INFORMATION SUPPLIED —
⟨

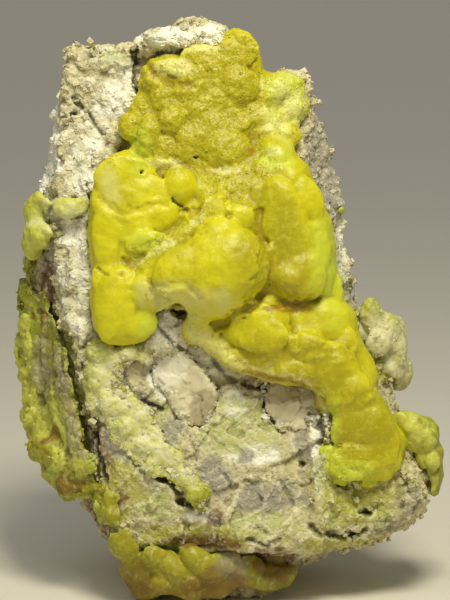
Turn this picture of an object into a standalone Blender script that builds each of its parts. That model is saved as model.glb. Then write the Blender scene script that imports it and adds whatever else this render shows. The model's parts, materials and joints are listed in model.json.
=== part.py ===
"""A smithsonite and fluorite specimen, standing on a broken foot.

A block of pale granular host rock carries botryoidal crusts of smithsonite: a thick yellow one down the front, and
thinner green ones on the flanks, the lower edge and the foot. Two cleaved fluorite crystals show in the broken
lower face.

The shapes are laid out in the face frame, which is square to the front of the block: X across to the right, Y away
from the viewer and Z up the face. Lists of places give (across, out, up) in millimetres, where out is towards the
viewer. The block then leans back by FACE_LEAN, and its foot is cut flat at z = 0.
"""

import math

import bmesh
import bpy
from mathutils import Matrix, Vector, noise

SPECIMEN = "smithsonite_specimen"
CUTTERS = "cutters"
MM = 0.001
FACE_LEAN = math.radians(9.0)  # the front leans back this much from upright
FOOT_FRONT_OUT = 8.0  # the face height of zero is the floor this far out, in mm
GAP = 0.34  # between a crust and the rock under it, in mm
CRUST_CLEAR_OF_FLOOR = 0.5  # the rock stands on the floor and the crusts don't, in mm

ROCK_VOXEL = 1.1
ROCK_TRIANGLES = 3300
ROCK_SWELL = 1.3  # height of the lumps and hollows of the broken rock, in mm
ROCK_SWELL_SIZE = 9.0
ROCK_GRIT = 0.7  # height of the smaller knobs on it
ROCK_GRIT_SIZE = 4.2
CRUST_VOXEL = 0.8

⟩

PROBLEM REQUIREMENTS —
Copy all lines of the material above where the string "this" occurs.

FINAL RESULT —
Turn this picture of an object into a standalone Blender script that builds each of its parts. That model is saved as model.glb. Then write the Blender scene script that imports it and adds whatever else this render shows. The model's parts, materials and joints are listed in model.json.
FACE_LEAN = math.radians(9.0)  # the front leans back this much from upright
FOOT_FRONT_OUT = 8.0  # the face height of zero is the floor this far out, in mm